## BEGIN
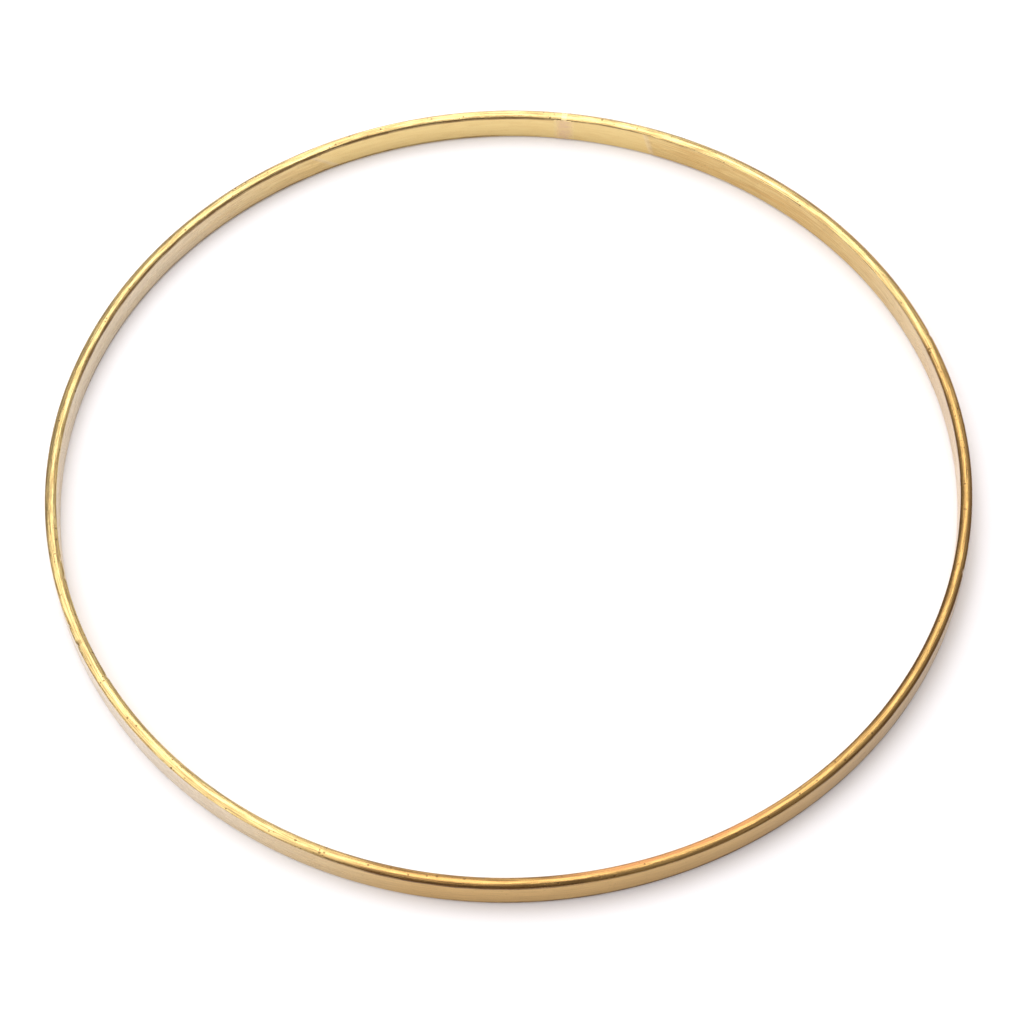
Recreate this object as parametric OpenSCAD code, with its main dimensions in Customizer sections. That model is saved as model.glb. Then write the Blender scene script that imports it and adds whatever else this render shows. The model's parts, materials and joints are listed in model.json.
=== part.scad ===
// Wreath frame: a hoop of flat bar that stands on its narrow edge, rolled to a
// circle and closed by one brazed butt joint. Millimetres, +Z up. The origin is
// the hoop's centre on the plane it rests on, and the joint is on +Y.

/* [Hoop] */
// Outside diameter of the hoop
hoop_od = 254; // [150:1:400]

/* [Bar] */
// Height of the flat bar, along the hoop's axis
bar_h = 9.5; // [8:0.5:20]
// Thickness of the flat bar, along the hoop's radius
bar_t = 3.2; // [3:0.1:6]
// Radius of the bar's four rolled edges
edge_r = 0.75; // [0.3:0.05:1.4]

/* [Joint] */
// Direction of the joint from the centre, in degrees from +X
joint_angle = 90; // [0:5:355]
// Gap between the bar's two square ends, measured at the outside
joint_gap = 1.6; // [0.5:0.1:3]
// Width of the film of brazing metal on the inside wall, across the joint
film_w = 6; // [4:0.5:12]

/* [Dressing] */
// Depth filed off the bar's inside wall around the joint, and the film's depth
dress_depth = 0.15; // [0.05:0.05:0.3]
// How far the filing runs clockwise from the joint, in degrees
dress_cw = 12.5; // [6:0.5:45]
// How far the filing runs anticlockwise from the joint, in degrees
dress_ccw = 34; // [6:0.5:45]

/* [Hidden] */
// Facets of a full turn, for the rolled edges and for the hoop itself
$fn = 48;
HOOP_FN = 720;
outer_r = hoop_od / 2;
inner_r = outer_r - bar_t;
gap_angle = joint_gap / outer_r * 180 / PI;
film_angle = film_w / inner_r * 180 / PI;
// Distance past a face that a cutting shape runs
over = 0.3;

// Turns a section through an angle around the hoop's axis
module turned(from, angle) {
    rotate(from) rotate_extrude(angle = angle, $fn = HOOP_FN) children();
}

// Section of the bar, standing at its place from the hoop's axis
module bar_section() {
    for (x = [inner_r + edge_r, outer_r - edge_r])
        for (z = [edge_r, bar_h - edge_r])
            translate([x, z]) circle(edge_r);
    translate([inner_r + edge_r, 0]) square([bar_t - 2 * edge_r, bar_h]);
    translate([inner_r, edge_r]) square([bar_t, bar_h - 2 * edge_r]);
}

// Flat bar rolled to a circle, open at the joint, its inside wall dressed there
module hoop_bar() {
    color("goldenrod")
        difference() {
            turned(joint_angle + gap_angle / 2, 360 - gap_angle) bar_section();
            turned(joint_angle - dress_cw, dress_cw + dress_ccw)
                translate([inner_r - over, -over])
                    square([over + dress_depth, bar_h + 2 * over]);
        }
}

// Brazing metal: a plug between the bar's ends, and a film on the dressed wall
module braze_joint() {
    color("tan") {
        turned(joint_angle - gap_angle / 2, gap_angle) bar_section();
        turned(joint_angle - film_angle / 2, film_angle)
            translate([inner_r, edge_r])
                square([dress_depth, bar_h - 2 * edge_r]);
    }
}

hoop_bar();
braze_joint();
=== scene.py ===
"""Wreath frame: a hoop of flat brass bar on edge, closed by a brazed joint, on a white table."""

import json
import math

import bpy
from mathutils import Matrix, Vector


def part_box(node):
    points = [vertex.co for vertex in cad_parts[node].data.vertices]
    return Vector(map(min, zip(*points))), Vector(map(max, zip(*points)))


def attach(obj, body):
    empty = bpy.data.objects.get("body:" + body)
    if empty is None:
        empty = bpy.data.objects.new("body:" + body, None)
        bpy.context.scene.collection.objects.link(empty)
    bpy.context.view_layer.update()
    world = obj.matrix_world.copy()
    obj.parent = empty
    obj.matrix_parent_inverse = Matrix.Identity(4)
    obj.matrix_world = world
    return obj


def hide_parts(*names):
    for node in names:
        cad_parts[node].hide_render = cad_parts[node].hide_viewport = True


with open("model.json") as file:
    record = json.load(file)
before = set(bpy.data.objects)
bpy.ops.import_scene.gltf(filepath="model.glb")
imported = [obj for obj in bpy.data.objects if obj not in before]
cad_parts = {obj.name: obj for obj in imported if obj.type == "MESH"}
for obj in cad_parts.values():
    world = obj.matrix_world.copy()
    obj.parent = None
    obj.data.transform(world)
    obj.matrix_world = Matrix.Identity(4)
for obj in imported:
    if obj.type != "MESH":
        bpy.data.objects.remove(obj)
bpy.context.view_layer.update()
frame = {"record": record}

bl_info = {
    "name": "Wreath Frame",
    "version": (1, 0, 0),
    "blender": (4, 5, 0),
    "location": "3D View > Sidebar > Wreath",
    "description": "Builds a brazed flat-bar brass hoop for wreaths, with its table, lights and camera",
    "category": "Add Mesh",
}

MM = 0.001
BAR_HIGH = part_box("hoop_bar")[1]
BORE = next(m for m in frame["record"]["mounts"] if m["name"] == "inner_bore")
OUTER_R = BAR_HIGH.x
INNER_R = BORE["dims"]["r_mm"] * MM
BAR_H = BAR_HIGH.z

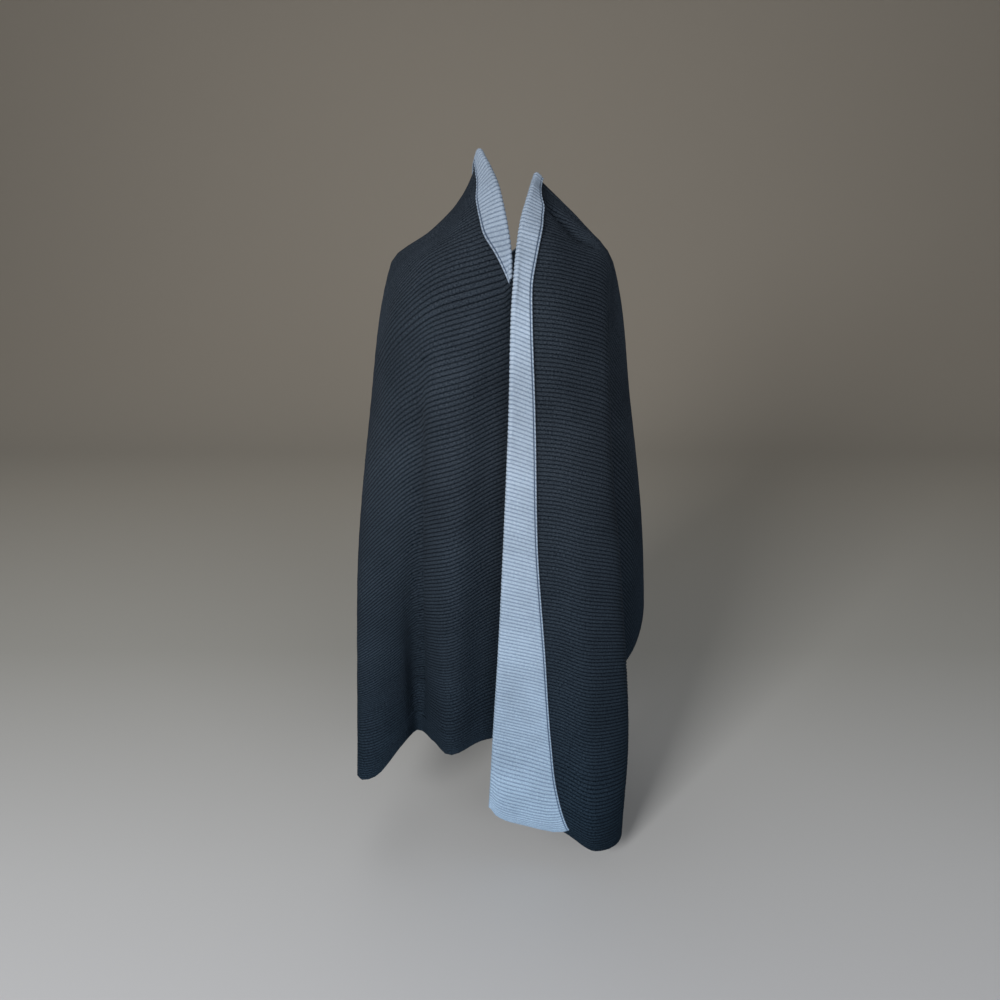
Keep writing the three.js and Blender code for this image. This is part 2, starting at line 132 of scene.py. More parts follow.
## END
**INSTRUCTIONS FOR THE TASK**
Print the lines from the line with "the dressed wall" to the line with "points = [vertex.co" exactly, and print nothing else. Both of those lines are included.

**RESULT FOR THIS TASK**
// Brazing metal: a plug between the bar's ends, and a film on the dressed wall
module braze_joint() {
    color("tan") {
        turned(joint_angle - gap_angle / 2, gap_angle) bar_section();
        turned(joint_angle - film_angle / 2, film_angle)
            translate([inner_r, edge_r])
                square([dress_depth, bar_h - 2 * edge_r]);
    }
}

hoop_bar();
braze_joint();
=== scene.py ===
"""Wreath frame: a hoop of flat brass bar on edge, closed by a brazed joint, on a white table."""

import json
import math

import bpy
from mathutils import Matrix, Vector


def part_box(node):
    points = [vertex.co for vertex in cad_parts[node].data.vertices]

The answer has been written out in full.